What emerges is a portrait of a man who loved his country and motor racing, fully aware that the industry was dominated by politics and personalities, but wasn’t afraid to speak up for drivers or indulge in rivalry with Prost.
In effect, Kapadia has made a documentary that plays like a drama. “There’s not a frame in there that I’ve shot. So the challenge was to be stupid enough or brave enough to not shoot anything and call yourself a director,” he jokes.
“I was a lone voice in a way. The only way was to go and cut the film and show people. The first cut was seven hours, then five, then three.
We had a really good two-hour cut, but it was still a bit too long for non-fans, I suppose, and we had a budget that would go to 90 minutes.
“The budget had been put together in a conventional documentary way, with 40 minutes of interviews and 40 minutes of archive. And I cut this film that was seven hours of archive.
Every minute over that 40 was something like £30,000 or something crazy. We were like £5m over budget.
“But everyone laughed in the right places and everyone was crying by the end.”
ONE of his favourite, and most emotional moments, is footage from the 1991 Brazilian grand prix because it meant so much to Senna to win in his homeland.
While his rivalry with Prost was well-known, the implications of his home win weren’t so familiar.
He actually completed the race in sixth gear after his gearbox broke. The strain of gripping the wheel left him barely able to move.
“We found the guy who went in there – basically jumped over the fence – with a video camera and filmed Senna in the car when he could not get out. That’s a VHS tape,” says Kapadia.
“And then we were able to get footage of him getting out of the car, not being able to move his arms and saying to his dad, ‘Touch me gently’ and his dad gives him a kiss and then to everyone else, ‘Don’t touch me’. It sums him up in a few seconds.”
But his favourite bit is Senna on the podium attempting to raise the trophy despite being in agony. “I’ve seen photo many times and didn’t really understand why it’s such a famous photo. But when you understand what he’s been through in that race, to win for the Brazilian crowd, to win at home and then that struggle to lift the trophy. He’s not going to quit – he’s not a quitter.
“The other thing I love about the race is, it’s not really a race with anyone else. It’s a race against himself. The car’s broken, the gearbox has gone, he’s in sixth gear. People didn’t believe him. They said it’s impossible, driving a Formula One car in sixth gear. Technically, the footage is really weak, but emotionally it’s really strong.”
HIS hope that non-F1 fans will find the film as enthralling is fulfilled as far as I’m concerned. “Formula One is fast, exciting, dangerous. The difficulty was always going to be how to make it emotional?” he says.
“How do you make anyone care about people driving round in circles in a giant cigarette packet for two hours? That was my worry. Then you spend more time with Senna and think, ‘actually, this is going to be all right. This guy is good, is amazing at what he does for a living and how he does it is very visceral’.

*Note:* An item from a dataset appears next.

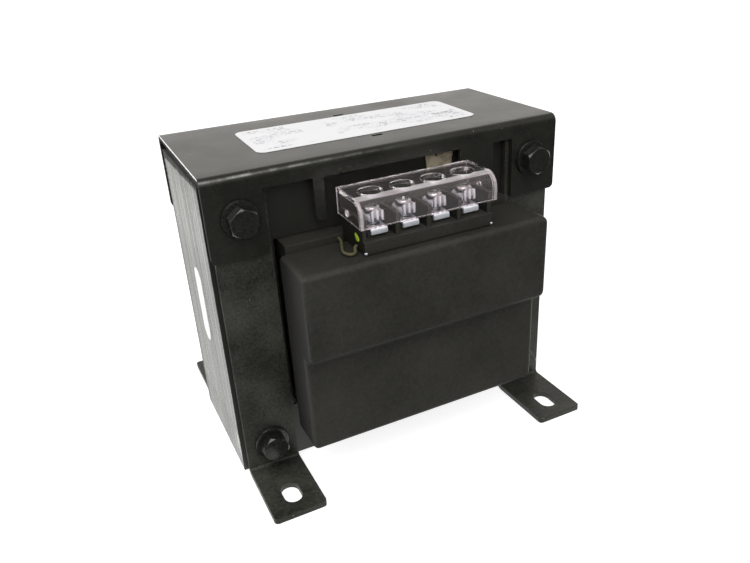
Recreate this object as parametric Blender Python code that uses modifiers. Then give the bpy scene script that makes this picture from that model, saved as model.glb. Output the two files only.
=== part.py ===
"""Control transformer: E-I core, folded top cover, four slotted feet, coil with moulded covers, and
two four-way terminal blocks under clear finger guards. Metres, +Z up, the front faces -Y. The origin
is on the floor, midway between the feet."""

import math

import bmesh
import bpy
from mathutils import Matrix, Vector

# Core, a stamped E-I lamination standing on its I bar
CORE_WIDTH = 0.1143
TONGUE = CORE_WIDTH / 3  # width of the middle leg
LEG = TONGUE / 2  # width of an outer leg
YOKE = TONGUE / 2  # height of the top yoke and of the I bar
WINDOW_HEIGHT = 0.05715
STACK = 0.045  # depth of the stacked laminations
CORE_LIFT = 0.001  # floor to the underside of the I bar
JOINT_GAP = 0.0003  # between the E legs and the I bar
HOLE_INSET = LEG / 2  # bolt hole centre from the core's edges

# Clearances
SEAT = 0.0003  # between pieces that touch
ROUND_END_SHARE = 0.495  # corner radius of a slot or label with round ends, of its width
SNUG = 0.00003  # under a label
BOLT_CLEARANCE = 0.0003  # round a bolt in its holes

# Folded sheet
COVER_SHEET = 0.0016
COVER_HEAD_ROOM = 0.00135  # core top to the cover's underside
COVER_BEND = 0.0024  # outer radius of its folds
TAB_DROP = 0.0242  # cover top to the end tabs' lower edges
TAB_WIDTH = 0.0166
STRIP_DROP = 0.0053  # cover top to the flange's edge between the tabs
FINGER_DROP = 0.0180
SLIM_FINGER = 0.0032
SLIM_FINGER_INSET = 0.01465  # left tab to the slim finger
BROAD_FINGER = 0.0117
BROAD_FINGER_INSET = 0.00695  # right tab to the broad finger
TAB_CORNER = 0.0014
SLIT_LENGTH = 0.0036
SLIT_WIDTH = 0.0013
SLIT_Y = 0.0148  # slit centre from the middle of the cover

BRACKET_SHEET = 0.0019
BRACKET_WIDTH = 0.0166
BRACKET_BEND = 0.0029
BRACKET_TOP_INSET = 0.0012  # core top to the bracket's upper end
FOOT_REACH = 0.02455  # bracket's outer face to the foot's tip
FOOT_CORNER = 0.0012
SLOT_WIDTH = 0.0056
SLOT_LENGTH = 0.0088
SLOT_FROM_TIP = 0.0088

# Fastenings
BOLT_RADIUS = 0.0024
HEAD_ACROSS = 0.0079
HEAD_HEIGHT = 0.0034
HEAD_CHAMFER = 0.0004
WASHER_RADIUS = 0.0056
WASHER_SHEET = 0.0010
NUT_HEIGHT = 0.0042
NUT_FLANGE_RADIUS = 0.0056
NUT_FLANGE_HEIGHT = 0.0011
BOLT_STICK_OUT = 0.0020  # bolt end past its nut

# Bobbin and windings
BOBBIN_WALL = 0.0015
FLANGE_SHEET = 0.0015
COLLAR_REACH = 0.0066  # core face to the collar's front
COLLAR_HEIGHT = 0.0039
FLANGE_CLEARANCE = 0.0011  # bobbin flanges to the window's outer walls
COIL_INSET = 0.00105  # flange edges to the coil's outside
PRIMARY_SHARE = 0.537  # of the copper's thickness, the secondary has the rest
INSULATION_BUILD = 0.0007
WRAP_BUILD = 0.0009
WINDING_GAP = 0.0003
WINDING_CORNER = 0.0030

# Moulded coil cover
SHELL_WALL = 0.0020
SHELL_CLEARANCE = 0.0015  # coil to the inside of the shell's lower half
SHELL_STEP_DEPTH = 0.0050  # the upper half stands this much further out
SHELL_TOP_INSET = 0.0019  # window's top to the shell's top
SHELL_UPPER_HEIGHT = 0.0266
SHELL_SKIRT = 0.00445  # reach below the window
SHELL_EDGE = 0.0018

# Terminal block
BLOCK_OFFSET = 0.0010  # block centre right of the middle, seen from the front
BLOCK_END = 0.00085  # outer terminals' share of the pitch to the block's ends
BLOCK_DEPTH = 0.0149
BLOCK_HEIGHT = 0.0036
BACK_WALL = 0.0010
TERMINAL_PITCH = 0.0098
TERMINAL_COUNT = 4
RIB = 0.0012
RIB_HEIGHT = 0.0100
PEDESTAL_INSET = 0.0033  # block front to the pedestals' fronts
PEDESTAL_HEIGHT = 0.0051
PEDESTAL_WIDTH = 0.0066
AXIS_INSET = 0.0070  # block front to the terminal screws' axes
RIB_GAP = 0.0018  # ribs to the terminal plates
PLATE_SHEET = 0.0008
PLATE_LIP = 0.0009  # drop of the bent front end below the plate
PLATE_BACK_LENGTH = 0.0042  # screw axis to the plate's back edge
CLAMP_INSET = 0.0002  # sides of the terminal plate to the clamp's
CLAMP_DEPTH = 0.0060
CLAMP_SHEET = 0.0010
CLAMP_LIP = 0.0006
CLAMP_OPENING = 0.0023  # terminal plate to the clamp, backed out
SCREW_RADIUS = 0.00175
SCREW_HEAD_RADIUS = 0.0024
SCREW_HEAD_HEIGHT = 0.0018
SCREW_SLOT = 0.0008
SCREW_SLOT_DEPTH = 0.0009
SCREW_SLOT_SHARE = 0.78  # reach of the cross slot's arms, of the head's radius
SCREW_REACH = 0.0011  # shank below the terminal plate's underside

# Clear finger guard
GUARD_WALL = 0.0013
GUARD_SIDE = 0.0008  # its end walls, which pass outside the block's ends
GUARD_HEADROOM = 0.0027  # screw heads to the guard's roof
GUARD_CLEARANCE = 0.0014  # terminal plates to the guard's front edge
GUARD_RISE = 0.0003  # its lower edges climb this much towards the back
GUARD_OVERHANG = 0.0006  # block front out to the guard's front
GUARD_ROUND = 0.0044
DRIVER_HOLE_RADIUS = 0.0035
LATCH_HOLE = 0.0022
LATCH_SHARE = 0.28  # its height, of the guard's
LATCH_FORWARD = 0.42  # its way from the guard's back, of the guard's depth

# Labels, paper and coil leads
LABEL_SIZE = (0.0730, 0.0256)
LABEL_SHEET = 0.00015
LABEL_CORNER = 0.0026
SIDE_LABEL_SIZE = (0.0082, 0.0252)
SIDE_LABEL_HEIGHT = 0.0518
SIDE_LABEL_Y = -0.0009
PAPER_WIDTH = 0.0093
PAPER_OFFSET = 0.01625  # its middle right of the core's
PAPER_SHEET = 0.0005
PAPER_DROP = 0.0050  # cover top to the paper's upper edge
LEAD_RADIUS = 0.00050
LEAD_STEPS = 4  # points between two of the route's own
LEAD_ROUTE = (  # shares of the block's depth: left of the block's end, forward of its back, up
    (0.08, 0.02, 0.00),
    (0.11, 0.20, 0.00),
    (0.20, 0.44, 0.00),
    (0.28, 0.70, 0.00),
    (0.21, 0.86, 0.00),
    (0.10, 0.83, 0.00),
    (0.05, 0.71, 0.04),
    (0.00, 0.67, 0.06),
)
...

“The other side is that he can eloquently argue with three-times world champion Jackie Stewart and explain why Stewart’s wrong, and he’s right. He has all of these elements.”
He didn’t want to play down Senna’s religious side. “The spiritual element is almost the way he drove. It was an out of body experience.
And the way he thanked God when things happened.
When his engine goes, his gearbox blows, he says God gave me this race.
“Of course, the tragedy is that his accident is an act of God. It’s a freak accident when all those things came together at that moment at that speed on that corner. Something happened to make the car go straight. The fact that the wheel came off at a particular angle to him is just a one-in-a-million chance.
“So that’s part of his life and his death.”